By JENNA JOHNSON
The Washington Post
COLLEGE PARK, Md. (AP) — Soon after being named the University of Maryland’s president in 2010, Wallace D. Loh visited campus and learned that the president’s house was scheduled for demolition.
While a university foundation built a new home, Loh and his wife would be living in a donated house near campus.
“Let me just say, I was surprised,” said Loh, who is in his second year in the job. “The first thing that came through my mind was: `Wallace, you have a crisis here.’ I knew that once the public heard about this, it would be a firestorm.”
Loh firmly believes that the old home had a long list of costly problems that needed to be fixed and that the new home and events center is “a necessity of the modern presidency.” Private donors will pick up the $7.2 million price tag, and about 20 people have given about $4.5 million so far.
But Loh said he knew that no matter how rational the reasons or the source of the funds, constructing this house would rouse emotions.
“To the average person on the street, it doesn’t make sense,” he said.
Loh was correct in his prediction that the project would cause a firestorm. Although the new house has been in the works for more than a year and has been approved by several layers of school and state authorities, outrage didn’t set in until this month, when the Maryland Board of Public Works was asked to approve demolition of the previous house. Then, the old house fell.
From a public relations standpoint, the construction comes at a complex time, not long after Loh announced that the school was cutting sports programs to address massive budget shortfalls and as Maryland has been asking donors to support students who might have to drop out because they can’t afford tuition.
To give himself “a political cover,” Loh said he turned down use of the donor’s home and purchased a house near campus, where he and his wife pay their own mortgage and utilities. He said he also ordered an “absolute firewall” between himself and the project.
Loh said he learned the price of the “University House,” as the structure is being called, from reading the student newspaper.
“I knew the one thing that brings down presidencies is building a new house,” Loh said. “I did not want my presidency to end before it begins.”
Once the house opens in late summer or early fall, the Lohs will make that their primary residence but plan to keep their current house as a “private retreat,” Loh said.
School officials and donors have been working to make it clear that the home is not a luxury but a fundraising necessity. On Tuesday, Brodie Remington, vice president for university relations, sent a mass e-mail to everyone on campus that challenged the media’s characterization of the project as a “mansion.”

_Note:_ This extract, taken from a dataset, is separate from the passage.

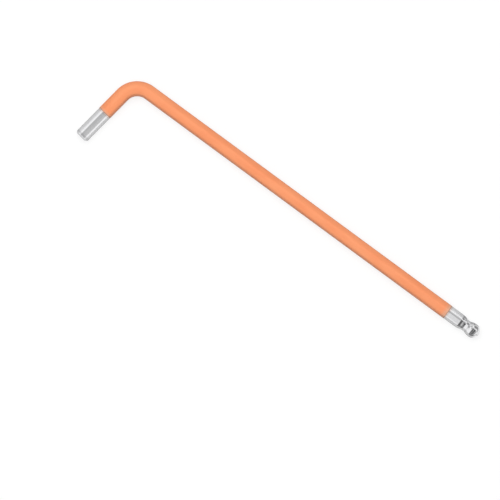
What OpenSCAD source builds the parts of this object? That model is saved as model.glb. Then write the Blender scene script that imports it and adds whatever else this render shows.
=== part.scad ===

When the university’s regents approved the project, Remington said they requested a clear distinction between the two sections of the house: a private residence that will cost about $2 million and a venue for entertaining that will cost $5.2 million. Still, looking at a rendering of the outside of the structure, it’s impossible to see where one section starts and another begins.
“That is a distinction that’s difficult for people to grasp,” Remington said.

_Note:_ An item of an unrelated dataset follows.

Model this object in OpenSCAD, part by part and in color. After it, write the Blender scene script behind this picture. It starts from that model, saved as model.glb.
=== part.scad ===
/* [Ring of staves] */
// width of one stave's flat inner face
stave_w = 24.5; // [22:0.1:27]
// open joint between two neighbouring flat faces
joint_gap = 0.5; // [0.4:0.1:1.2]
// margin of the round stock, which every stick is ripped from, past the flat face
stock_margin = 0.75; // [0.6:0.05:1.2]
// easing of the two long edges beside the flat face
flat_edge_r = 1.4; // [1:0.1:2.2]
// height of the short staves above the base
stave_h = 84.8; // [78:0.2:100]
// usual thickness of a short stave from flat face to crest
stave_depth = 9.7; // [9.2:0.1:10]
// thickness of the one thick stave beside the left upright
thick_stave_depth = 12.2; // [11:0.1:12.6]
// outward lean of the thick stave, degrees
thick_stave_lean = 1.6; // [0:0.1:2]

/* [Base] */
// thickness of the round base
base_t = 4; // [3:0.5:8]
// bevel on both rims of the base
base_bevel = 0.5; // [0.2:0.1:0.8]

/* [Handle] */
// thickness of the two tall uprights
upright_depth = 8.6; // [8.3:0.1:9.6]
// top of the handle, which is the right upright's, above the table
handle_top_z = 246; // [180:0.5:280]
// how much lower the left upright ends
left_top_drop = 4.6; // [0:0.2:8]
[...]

The University of Maryland College Park Foundation, a nonprofit organization housed in the school’s University Relations department, is leading fundraising efforts for the project.

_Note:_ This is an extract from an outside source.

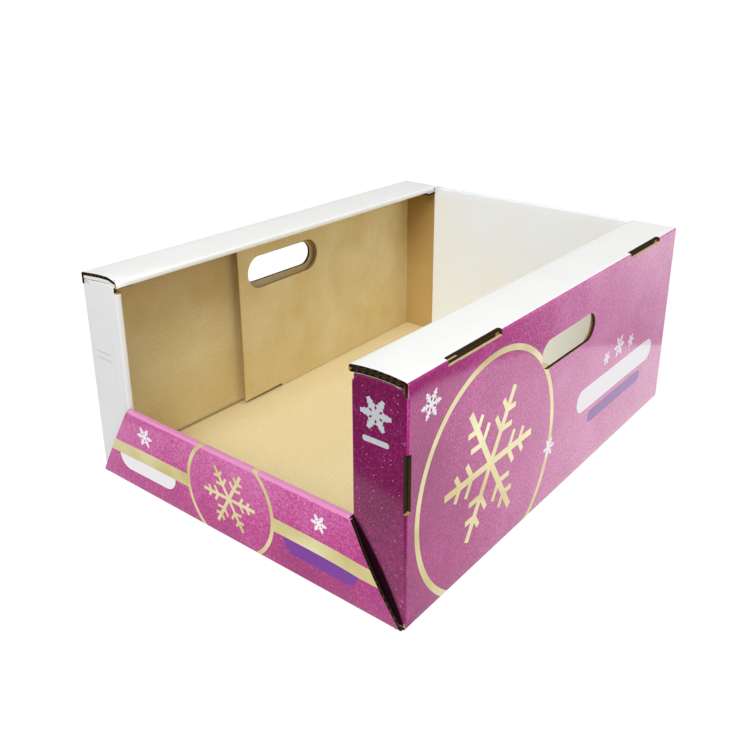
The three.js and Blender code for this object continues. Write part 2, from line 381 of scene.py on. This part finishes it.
def film(name, shapes, tone):
    """Glossy printed film with fine glitter.

    shapes(finish) gives [(shape, colour), ...], each shape a distance that is below zero inside.
    tone(finish) is the depth of the field's colour, from 0 where it is deepest to 1 where it is
    palest.
    """
    print_ = Finish(name, Roughness=0.35, Coat_Weight=1.0, Coat_Roughness=0.08, Coat_IOR=1.52)
    print_.shader.inputs["Specular IOR Level"].default_value = 0.1
    grain = print_.noise(0.8, 3, (1, 1, 1), 0.7)
    shade = tone(print_) + (print_.noise(70, 3) - 0.5) * 0.5 + (grain - 0.5) * 1.1
    shade = shade + (print_.noise(2.4, 2) - 0.5) * 0.7
    field = print_.mix(shade.ramp(0.0, 0.5), MAGENTA_DEEP, MAGENTA)
    field = print_.mix(shade.ramp(0.5, 1.0), field, MAGENTA_PALE)
    for cell, share, strength in ((1.1, 0.82, 0.42), (2.1, 0.9, 0.6)):
        from_speck, chance = print_.specks(cell)
        spark = (from_speck - 0.2).inside(0.2) * chance.ramp(share, share + 0.04)
        field = print_.mix(spark * strength, field, GLITTER)
    # the foil's paler and darker patches: painted reflections and glints
    foil = print_.mix(print_.noise(55, 2).ramp(0.35, 0.7), GOLD_SHADE, GOLD_LIGHT)
    gold_cover = None
    for shape, colour in shapes(print_):
        cover = shape.inside()
        field = print_.mix(cover, field, foil if colour is GOLD else colour)
        if colour is GOLD:
            gold_cover = cover if gold_cover is None else gold_cover.most(cover)
    print_.set("Base Color", field)
    if gold_cover is not None:
        print_.set("Metallic", gold_cover * 0.45)
    print_.bump(grain + print_.noise(5, 2) * 0.6, 0.025)
    return print_.material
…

Remington leads both the foundation and the department.
So far, the foundation has “official, formal, booked commitments” from about 20 donors for about $4.5 million, Remington said. Many of the donors are longtime Maryland supporters who have already given millions to other projects on campus, including athletics and scholarship funds.
One of the project’s largest donors, Barry Gossett, said the new house will be a symbol of the university’s upward trajectory. The foundation is building it at a time when construction prices are lower in preparation for more aggressive fundraising and partnership-building in the future.
“It’s only going to get more competitive, not just for the public dollars but for the private dollars,” said Gossett, who is also a major supporter of Maryland athletics and scholarships.
The foundation plans to meet its fundraising goal in June with gifts from 40 to 50 donors. Originally, it had planned on about 30 donors picking up the tab. When asked what would happen if the foundation could not raise the full amount, Remington said: “One cannot fail. We will keep fundraising until we raise all the money that we need.”
The foundation gave potential donors a color brochure that includes paintings of the University House, floor plans and a list of naming opportunities.
If a donor is willing to give $10 million, he or she could name the place. For $300,000, a donor’s name could grace the “master bedroom suite” where the president will sleep. There are also opportunities to name the driveway ($1 million), the service bar ($250,000) and two coat rooms ($50,000 for the larger, $25,000 for the smaller).
The foundation also has started a maintenance endowment for future upkeep of the house and has collected $400,000.
Remington and his staff also have reached out to students who might have questions about the project, including the Diamondback student newspaper. In a glowing editorial about the house published Tuesday, the newspaper concluded: “This project isn’t about fancy digs for the president, it’s about raising money for the university: Who can complain about that?”
The foundation announced this month that the first major event hosted at the house in the fall will be a dedication ceremony focused on scholarship fundraising.
“We’re going to put the house to work early on,” Remington said, “for the benefit of the campus and all students.”
In his first year as president, Loh hosted more than 200 events.
He and his wife invited people to their home for meals, but their dining room table only seats eight. He hosted fundraisers and major events in the student and alumni centers, which he said seemed impersonal. He met with students in his office, which seemed too intimidating, or at a reserved table in the noisy cafeteria.
Faculty members kept asking why he never invited them over.
“It’s like playing basketball without home court advantage, like being an ambassador in the nation’s capital who holds receptions in a Hilton ballroom,” Loh said. “I really can’t be as successful as I want to be, and as people expect me to be, without a University House.”